▶ Stated goal:
Below are several entries. Transcribe exactly those lines that fall from the one with "record = json.load(file)" through the one with "bpy.data.objects.remove(obj)", end lines included.

▶ Listed entries:
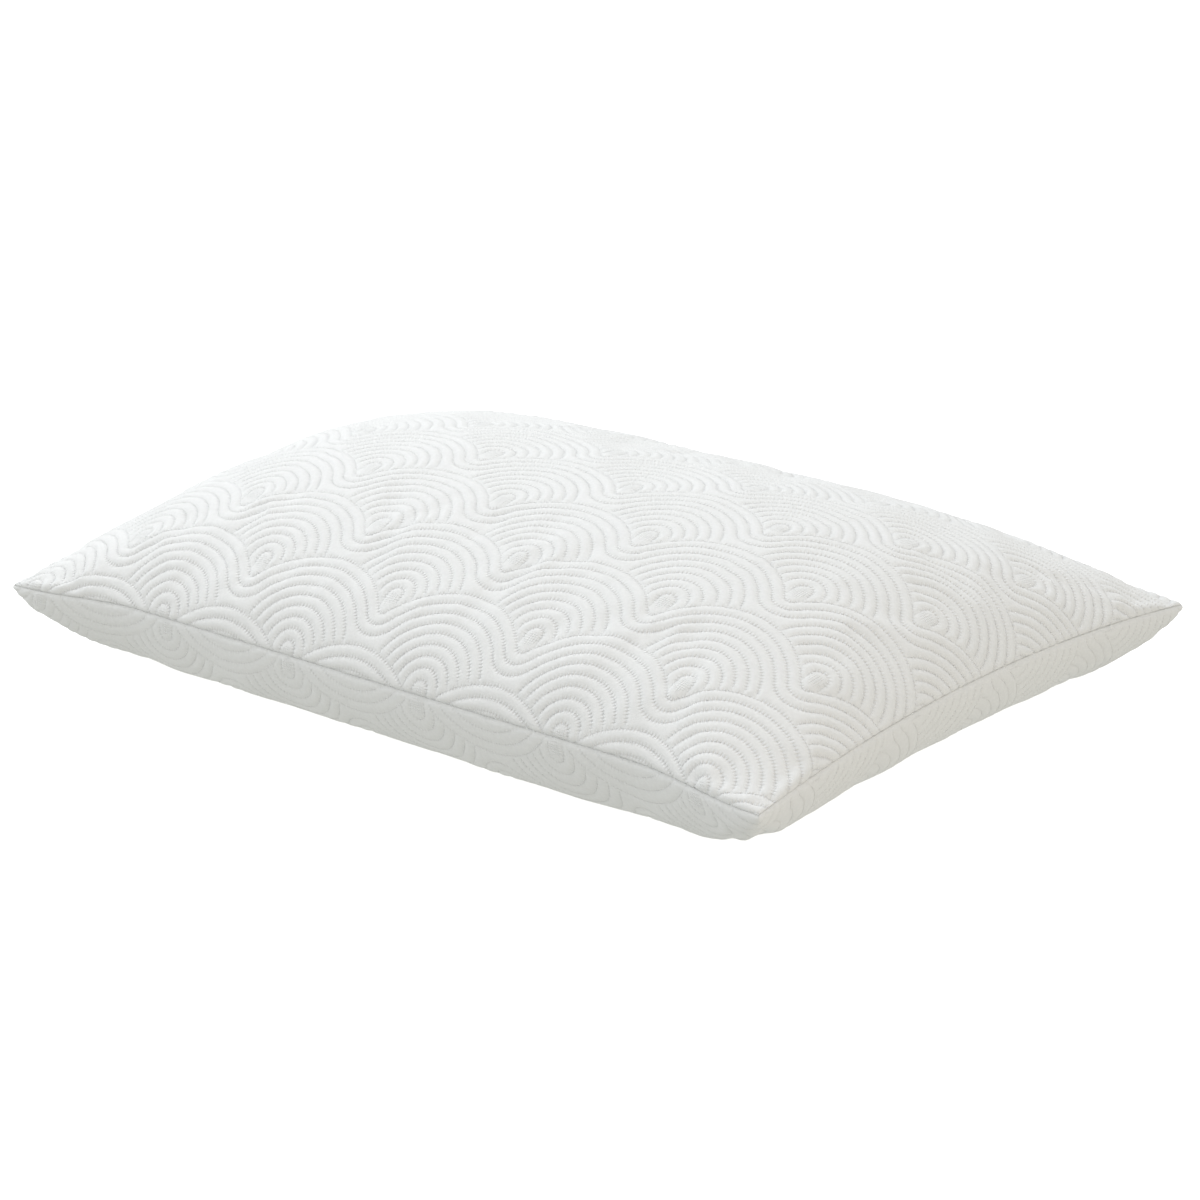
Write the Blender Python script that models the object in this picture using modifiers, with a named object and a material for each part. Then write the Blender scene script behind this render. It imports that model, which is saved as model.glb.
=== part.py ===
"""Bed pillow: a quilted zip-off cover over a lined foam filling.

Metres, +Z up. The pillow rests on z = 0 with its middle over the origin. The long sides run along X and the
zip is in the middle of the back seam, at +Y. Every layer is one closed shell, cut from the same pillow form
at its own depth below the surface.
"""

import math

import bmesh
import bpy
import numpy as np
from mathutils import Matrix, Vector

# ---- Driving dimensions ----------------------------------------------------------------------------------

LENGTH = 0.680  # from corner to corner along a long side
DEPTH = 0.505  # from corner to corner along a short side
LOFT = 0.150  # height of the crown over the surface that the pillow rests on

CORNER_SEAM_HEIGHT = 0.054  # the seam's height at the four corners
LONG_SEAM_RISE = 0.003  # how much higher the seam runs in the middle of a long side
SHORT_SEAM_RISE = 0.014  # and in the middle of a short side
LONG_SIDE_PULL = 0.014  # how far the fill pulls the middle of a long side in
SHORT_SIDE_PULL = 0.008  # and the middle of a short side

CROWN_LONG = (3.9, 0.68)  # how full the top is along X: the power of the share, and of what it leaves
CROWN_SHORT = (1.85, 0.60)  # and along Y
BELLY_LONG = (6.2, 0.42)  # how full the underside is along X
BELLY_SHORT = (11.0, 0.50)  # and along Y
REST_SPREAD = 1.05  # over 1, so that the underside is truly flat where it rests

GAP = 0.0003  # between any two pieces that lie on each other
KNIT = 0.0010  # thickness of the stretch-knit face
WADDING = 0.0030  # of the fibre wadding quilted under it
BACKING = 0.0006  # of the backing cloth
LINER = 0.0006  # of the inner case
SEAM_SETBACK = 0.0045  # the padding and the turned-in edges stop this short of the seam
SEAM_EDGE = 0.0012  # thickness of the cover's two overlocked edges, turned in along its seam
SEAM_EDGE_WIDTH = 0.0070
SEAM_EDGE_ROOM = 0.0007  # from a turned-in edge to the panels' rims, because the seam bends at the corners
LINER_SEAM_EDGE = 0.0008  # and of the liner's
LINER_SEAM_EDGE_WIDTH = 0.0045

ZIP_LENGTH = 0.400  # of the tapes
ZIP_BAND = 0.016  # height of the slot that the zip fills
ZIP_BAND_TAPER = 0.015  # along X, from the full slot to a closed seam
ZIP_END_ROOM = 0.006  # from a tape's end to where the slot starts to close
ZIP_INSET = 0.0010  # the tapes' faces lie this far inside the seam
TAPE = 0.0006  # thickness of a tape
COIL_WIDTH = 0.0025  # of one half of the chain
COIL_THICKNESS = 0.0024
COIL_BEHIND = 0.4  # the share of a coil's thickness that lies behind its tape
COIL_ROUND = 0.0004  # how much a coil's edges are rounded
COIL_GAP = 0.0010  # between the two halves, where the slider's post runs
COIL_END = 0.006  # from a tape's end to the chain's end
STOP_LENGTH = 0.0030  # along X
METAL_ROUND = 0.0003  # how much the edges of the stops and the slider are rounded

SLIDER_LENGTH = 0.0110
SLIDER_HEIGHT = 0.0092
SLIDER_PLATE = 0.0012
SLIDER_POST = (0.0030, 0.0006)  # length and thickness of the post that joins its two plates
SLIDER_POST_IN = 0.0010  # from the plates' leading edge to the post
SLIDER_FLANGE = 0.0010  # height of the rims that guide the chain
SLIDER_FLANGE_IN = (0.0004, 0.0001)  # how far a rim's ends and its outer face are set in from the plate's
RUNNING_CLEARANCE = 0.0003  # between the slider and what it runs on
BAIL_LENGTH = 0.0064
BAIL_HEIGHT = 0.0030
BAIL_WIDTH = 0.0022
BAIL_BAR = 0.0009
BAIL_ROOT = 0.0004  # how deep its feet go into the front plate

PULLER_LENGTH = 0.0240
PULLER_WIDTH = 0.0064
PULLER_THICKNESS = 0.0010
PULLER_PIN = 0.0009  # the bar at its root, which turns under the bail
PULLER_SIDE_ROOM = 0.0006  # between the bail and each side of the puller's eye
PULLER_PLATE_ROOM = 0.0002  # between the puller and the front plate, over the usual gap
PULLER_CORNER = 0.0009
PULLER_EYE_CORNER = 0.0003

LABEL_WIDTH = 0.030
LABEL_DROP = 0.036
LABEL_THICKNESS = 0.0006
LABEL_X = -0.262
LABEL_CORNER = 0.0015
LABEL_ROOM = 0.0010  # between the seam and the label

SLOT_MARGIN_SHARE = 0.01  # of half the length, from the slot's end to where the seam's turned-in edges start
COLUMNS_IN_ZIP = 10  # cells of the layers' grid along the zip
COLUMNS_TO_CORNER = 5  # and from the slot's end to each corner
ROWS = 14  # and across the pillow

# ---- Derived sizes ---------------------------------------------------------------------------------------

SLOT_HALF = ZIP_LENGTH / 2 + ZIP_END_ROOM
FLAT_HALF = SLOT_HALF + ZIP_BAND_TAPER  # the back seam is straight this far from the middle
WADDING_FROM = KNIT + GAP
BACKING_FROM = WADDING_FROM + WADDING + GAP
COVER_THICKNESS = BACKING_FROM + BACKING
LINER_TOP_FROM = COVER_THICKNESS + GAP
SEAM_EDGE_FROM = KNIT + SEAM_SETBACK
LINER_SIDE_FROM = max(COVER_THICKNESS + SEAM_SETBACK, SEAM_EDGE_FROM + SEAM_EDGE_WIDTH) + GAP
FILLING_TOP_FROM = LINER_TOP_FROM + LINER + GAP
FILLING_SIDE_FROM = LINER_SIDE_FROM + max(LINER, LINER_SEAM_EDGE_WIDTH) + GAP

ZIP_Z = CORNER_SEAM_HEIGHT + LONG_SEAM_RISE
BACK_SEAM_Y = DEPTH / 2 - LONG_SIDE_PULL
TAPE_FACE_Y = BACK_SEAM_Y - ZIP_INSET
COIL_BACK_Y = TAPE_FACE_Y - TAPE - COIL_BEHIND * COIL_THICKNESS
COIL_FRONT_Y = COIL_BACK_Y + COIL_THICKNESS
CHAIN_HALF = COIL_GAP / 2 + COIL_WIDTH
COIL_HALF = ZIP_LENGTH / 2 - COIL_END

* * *

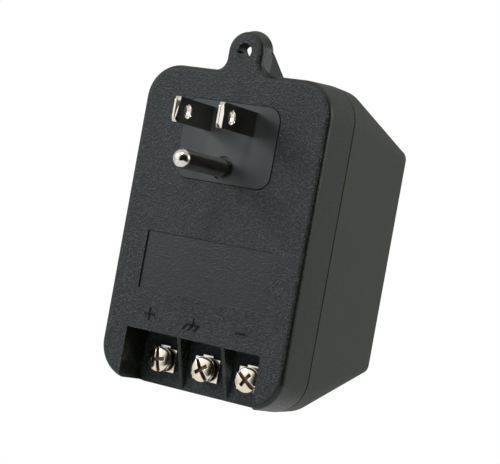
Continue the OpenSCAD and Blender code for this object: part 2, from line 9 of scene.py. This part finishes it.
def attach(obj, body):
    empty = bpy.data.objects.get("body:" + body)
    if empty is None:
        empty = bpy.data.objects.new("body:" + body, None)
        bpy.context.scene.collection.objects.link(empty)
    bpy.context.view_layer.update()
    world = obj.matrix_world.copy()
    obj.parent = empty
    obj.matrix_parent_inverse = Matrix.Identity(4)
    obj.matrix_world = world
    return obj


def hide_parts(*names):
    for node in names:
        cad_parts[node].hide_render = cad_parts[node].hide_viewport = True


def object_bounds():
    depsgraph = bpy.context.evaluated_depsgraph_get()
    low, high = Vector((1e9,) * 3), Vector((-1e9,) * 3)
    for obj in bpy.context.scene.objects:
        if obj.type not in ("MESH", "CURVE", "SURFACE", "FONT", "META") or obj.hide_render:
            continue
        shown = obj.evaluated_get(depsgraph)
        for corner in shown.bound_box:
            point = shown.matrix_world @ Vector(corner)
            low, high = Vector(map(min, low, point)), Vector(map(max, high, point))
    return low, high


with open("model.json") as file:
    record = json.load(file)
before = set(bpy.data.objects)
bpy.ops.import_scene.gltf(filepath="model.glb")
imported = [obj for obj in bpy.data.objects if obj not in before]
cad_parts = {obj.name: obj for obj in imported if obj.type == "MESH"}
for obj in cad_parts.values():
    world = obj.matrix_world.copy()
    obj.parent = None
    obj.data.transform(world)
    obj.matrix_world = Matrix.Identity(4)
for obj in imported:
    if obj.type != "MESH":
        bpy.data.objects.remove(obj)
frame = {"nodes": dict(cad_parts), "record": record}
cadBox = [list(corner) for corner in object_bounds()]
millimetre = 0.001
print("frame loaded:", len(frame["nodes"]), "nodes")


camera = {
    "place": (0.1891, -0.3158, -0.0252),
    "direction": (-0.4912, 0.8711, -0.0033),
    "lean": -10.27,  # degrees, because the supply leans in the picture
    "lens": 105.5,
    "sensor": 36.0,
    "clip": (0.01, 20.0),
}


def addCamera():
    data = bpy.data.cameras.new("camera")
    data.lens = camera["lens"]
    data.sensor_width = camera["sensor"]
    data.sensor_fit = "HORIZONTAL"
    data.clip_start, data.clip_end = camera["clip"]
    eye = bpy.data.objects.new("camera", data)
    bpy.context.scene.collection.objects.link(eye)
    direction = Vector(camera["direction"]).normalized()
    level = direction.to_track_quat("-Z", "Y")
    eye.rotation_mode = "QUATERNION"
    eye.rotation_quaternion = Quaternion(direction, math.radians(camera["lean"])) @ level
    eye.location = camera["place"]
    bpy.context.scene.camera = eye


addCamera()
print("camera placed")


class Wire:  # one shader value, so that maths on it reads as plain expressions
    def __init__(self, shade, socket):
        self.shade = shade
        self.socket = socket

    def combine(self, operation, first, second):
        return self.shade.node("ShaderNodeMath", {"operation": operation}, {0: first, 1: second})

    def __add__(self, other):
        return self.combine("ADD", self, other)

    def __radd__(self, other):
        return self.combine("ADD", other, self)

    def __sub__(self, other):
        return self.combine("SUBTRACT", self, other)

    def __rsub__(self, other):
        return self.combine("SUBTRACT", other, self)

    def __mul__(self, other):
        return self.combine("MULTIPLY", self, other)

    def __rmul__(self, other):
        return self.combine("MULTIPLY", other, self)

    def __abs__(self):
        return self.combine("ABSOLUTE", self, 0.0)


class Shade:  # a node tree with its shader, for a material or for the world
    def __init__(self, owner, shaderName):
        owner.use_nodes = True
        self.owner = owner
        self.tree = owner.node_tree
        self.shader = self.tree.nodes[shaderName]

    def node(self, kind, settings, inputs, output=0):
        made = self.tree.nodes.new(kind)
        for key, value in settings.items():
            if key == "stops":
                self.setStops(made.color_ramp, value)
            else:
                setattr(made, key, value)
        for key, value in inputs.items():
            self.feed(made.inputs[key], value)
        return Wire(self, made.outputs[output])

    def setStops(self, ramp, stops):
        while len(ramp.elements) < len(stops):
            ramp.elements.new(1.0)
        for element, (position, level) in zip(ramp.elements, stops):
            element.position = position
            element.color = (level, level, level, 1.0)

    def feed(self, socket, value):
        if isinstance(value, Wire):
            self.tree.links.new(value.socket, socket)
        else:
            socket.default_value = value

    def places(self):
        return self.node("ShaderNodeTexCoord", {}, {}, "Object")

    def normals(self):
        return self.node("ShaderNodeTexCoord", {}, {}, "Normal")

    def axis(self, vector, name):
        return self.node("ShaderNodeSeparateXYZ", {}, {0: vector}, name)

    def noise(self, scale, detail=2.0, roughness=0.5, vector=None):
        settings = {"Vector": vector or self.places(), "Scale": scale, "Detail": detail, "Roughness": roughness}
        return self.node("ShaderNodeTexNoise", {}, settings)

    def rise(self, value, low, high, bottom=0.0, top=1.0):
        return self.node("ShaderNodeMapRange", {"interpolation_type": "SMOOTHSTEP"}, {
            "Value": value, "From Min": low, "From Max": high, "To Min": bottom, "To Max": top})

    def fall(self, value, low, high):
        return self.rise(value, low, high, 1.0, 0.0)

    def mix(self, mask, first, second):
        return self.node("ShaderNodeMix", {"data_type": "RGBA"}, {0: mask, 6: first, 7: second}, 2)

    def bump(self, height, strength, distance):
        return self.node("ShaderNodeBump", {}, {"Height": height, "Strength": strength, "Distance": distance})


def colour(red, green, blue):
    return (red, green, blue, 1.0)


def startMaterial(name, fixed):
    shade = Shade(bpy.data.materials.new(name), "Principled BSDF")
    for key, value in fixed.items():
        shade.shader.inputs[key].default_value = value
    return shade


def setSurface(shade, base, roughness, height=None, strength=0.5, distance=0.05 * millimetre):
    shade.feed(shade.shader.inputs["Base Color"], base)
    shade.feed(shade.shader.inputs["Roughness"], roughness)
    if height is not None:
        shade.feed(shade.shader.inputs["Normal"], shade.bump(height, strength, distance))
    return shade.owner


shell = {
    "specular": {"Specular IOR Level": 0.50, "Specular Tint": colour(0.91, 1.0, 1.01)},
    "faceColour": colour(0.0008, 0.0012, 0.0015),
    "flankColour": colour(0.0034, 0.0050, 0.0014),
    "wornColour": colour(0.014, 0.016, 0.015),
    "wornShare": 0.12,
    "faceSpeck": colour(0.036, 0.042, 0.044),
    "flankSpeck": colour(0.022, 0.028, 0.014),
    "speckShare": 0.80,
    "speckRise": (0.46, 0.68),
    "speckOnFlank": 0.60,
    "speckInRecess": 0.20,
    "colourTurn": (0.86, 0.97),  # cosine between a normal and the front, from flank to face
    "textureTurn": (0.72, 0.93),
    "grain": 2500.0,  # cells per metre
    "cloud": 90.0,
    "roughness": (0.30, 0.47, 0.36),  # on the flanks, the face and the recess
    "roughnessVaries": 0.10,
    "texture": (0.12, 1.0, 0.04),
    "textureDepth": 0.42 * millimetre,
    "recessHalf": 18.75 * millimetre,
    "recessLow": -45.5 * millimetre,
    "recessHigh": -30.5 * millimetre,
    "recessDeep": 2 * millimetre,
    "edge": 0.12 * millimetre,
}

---

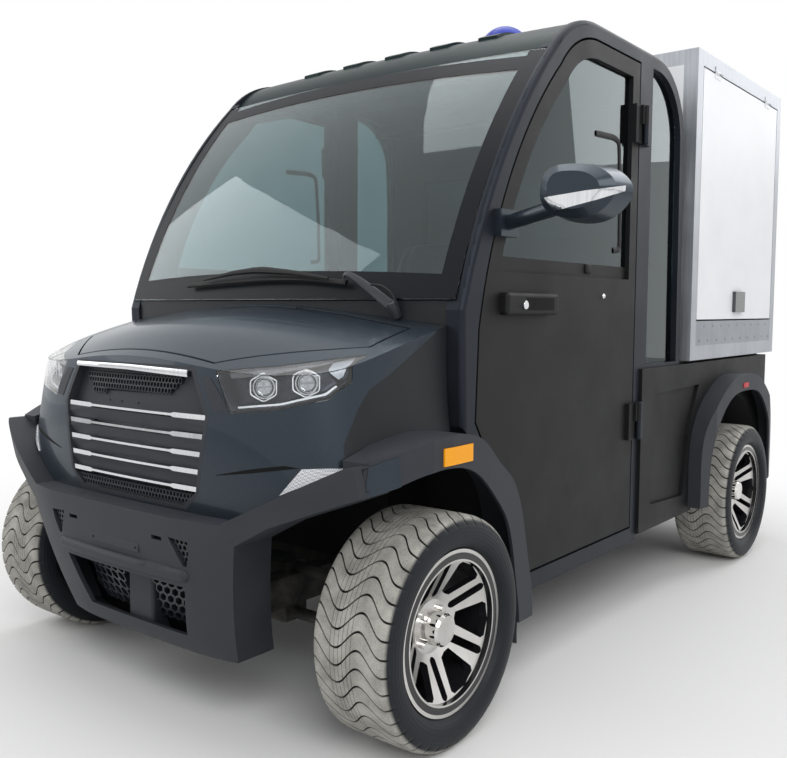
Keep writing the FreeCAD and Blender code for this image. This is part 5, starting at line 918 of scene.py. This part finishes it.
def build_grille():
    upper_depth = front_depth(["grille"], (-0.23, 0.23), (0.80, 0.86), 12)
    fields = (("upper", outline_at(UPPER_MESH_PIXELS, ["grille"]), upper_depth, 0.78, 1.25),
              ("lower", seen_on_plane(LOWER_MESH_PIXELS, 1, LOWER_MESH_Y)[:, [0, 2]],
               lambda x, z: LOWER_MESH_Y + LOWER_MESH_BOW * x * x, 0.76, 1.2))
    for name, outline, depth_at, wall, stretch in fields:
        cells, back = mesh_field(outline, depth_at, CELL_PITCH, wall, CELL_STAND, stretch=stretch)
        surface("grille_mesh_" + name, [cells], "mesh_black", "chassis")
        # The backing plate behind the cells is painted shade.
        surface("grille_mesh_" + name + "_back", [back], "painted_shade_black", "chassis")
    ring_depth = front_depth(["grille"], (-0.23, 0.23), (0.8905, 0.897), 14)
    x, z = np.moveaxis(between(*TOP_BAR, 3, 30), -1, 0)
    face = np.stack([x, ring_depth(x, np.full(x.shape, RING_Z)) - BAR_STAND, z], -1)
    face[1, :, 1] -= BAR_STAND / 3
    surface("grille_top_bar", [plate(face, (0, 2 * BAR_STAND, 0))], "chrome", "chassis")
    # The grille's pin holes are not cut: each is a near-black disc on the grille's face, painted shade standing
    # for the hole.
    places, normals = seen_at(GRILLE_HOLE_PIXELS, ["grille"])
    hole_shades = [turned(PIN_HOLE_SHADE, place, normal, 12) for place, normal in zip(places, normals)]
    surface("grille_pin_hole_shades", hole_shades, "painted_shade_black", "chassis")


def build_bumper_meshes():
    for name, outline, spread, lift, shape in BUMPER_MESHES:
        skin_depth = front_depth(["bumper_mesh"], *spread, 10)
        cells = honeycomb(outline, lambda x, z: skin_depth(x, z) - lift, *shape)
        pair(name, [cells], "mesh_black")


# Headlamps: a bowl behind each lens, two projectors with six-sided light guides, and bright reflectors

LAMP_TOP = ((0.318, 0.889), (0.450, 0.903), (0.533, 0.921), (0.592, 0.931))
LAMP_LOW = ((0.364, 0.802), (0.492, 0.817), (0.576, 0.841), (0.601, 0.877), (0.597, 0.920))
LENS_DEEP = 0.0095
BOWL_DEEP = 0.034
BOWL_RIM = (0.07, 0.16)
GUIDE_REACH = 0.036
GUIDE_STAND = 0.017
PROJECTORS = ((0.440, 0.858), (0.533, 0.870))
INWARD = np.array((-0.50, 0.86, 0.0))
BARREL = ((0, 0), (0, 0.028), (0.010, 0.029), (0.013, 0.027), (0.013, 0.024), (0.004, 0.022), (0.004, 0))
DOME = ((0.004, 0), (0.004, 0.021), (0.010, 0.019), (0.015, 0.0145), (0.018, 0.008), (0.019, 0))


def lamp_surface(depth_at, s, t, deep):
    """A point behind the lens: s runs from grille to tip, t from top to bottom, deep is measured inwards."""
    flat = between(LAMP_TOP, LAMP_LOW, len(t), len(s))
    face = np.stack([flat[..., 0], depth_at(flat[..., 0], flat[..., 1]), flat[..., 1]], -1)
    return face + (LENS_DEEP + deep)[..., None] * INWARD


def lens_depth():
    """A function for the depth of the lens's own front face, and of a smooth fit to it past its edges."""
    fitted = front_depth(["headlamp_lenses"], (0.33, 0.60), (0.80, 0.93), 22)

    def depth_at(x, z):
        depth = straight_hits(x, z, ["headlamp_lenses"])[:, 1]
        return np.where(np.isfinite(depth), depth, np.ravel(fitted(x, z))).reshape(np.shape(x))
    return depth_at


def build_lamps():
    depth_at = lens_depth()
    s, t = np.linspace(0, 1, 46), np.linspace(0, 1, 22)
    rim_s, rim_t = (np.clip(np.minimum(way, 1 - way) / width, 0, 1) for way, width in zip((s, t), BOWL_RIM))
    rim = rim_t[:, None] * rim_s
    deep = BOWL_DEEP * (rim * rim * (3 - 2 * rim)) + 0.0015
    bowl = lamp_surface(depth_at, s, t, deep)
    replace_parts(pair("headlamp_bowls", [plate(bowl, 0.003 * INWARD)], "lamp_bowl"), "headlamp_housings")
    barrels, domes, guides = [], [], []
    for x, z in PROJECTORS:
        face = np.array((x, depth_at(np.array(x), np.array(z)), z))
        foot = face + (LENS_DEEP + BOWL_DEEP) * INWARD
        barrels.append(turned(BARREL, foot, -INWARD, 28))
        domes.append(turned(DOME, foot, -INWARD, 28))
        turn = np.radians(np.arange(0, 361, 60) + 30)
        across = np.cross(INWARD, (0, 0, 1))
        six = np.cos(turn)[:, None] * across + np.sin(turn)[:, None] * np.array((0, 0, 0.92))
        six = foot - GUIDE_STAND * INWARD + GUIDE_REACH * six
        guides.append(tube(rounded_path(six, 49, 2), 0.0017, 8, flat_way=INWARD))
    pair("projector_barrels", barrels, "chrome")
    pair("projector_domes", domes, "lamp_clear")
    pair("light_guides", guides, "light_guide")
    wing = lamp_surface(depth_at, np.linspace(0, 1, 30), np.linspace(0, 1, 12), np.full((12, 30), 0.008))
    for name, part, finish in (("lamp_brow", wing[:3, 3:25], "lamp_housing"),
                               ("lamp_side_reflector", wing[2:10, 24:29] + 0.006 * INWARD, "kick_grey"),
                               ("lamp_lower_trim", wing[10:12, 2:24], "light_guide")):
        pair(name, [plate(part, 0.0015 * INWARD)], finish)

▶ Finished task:
    record = json.load(file)
before = set(bpy.data.objects)
bpy.ops.import_scene.gltf(filepath="model.glb")
imported = [obj for obj in bpy.data.objects if obj not in before]
cad_parts = {obj.name: obj for obj in imported if obj.type == "MESH"}
for obj in cad_parts.values():
    world = obj.matrix_world.copy()
    obj.parent = None
    obj.data.transform(world)
    obj.matrix_world = Matrix.Identity(4)
for obj in imported:
    if obj.type != "MESH":
        bpy.data.objects.remove(obj)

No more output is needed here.